If you are planning a long cruise, especially to remote areas of the country or to foreign ports where fuel quality is not strictly regulated, and proper storage tank maintenance is not assured, you can save yourself a world of fuel and engine headaches by reading our ebook Marine Fuel Additives. The ebook represents of more than a decade of gasoline and diesel additive testing, with advice on fuel storage and filtration, guidance on tank selection and maintenance, and how best to deal with a contaminated tank.

Darrell Nicholson, editor of Practical Sailor, grew up boating on Miami’s Biscayne Bay on everything from prams to Morgan ketches. Two years out of Emory University, after a brief stint as a sportswriter, he set out from Miami aboard a 60-year-old wooden William Atkin ketch named Tosca. For 10 years, he and writer-photographer Theresa Gibbons explored the Caribbean, crossed the Pacific, and cruised Southeast Asia aboard Tosca, working along the way as journalists and documenting their adventures for various travel and sailing publications, including Cruising World, Sail, Sailing, Cruising Helmsman, and Sailing World. Upon his return to land life, Darrell became the associate editor, then senior editor at Cruising World magazine, where he worked for five years. Before taking on the editor’s position at Practical Sailor, Darrell was the editor of Offshore magazine, a boating-lifestyle magazine serving the New England area. Darrell has won multiple awards from Boating Writer’s International, including the Monk Farnham award for editorial excellence. He holds a U.S. Coast Guard 100-ton Master license and has worked as a harbor pilot and skippered a variety of commercial charter boats.

3 COMMENTS

  1. I have a new 4 stroke, 3.5 hp outboard that is used on the dinghy to get back and forth to shore. A gallon could last me 2 – 3 months. I have been advised by the dealer that winterized it to by aviation fuel. I have a small airport for private planes near my boat and that is what I did. I do add stabilizer and only purchased 1/2 of a gallon; apx $3.50. A lot less costly than having them ungunk or replace a carberator.
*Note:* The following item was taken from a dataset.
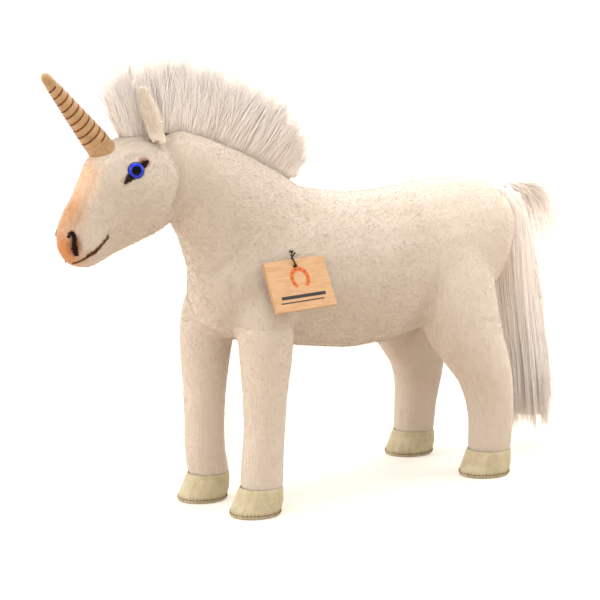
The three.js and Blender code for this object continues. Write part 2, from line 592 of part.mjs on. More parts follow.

  2. My dinghy engine is a 17 year old four stroke Yamaha 2.5 hp. After having to replace the carburetor 6 years ago due to corrosion damage from phase separation of ethanol gasoline, I have run the engine on aviation gas ever since. I also began using it in all my power equipment; Rototiller, portable generator, snowblower, yard vacuum, and so forth. With the addition of StarTron and a preservative such as Stor N Start to prevent gum or varnish formation, I leave everything full all winter and have had virtually zero issues since. Although Avgas is more expensive (currently around six dollars a gallon here on outer Cape Cod), these are small engines and do not burn a lot of gas; the total absence of the maintenance issues associated with ethanol are definitely worth it.

  3. AvGas: I need a regulations update. Some years ago, upon the introduction of ethanol to gasoline, it was illegal to use AvGas in anything other than aircraft; the fine for violation was horrendous. The reason was that AvGas was (is?) still leaded gasoline which, or course, was being eliminated. Use in aircraft was (is?) the exception since engine failure, especially just after take-off, can ruin the whole day for everybody on board (although beneficial for undertakers). One can argue that boat engine failure upon approaching a breakwater, especially ocean, can be equally deadly. At the time, not only was AvGas leaded, but any ethanol was prohibited in aviation fuel. My local airport manager said he would love to use AvGas in his boats, but did not dare to in light of the huge fine if detected.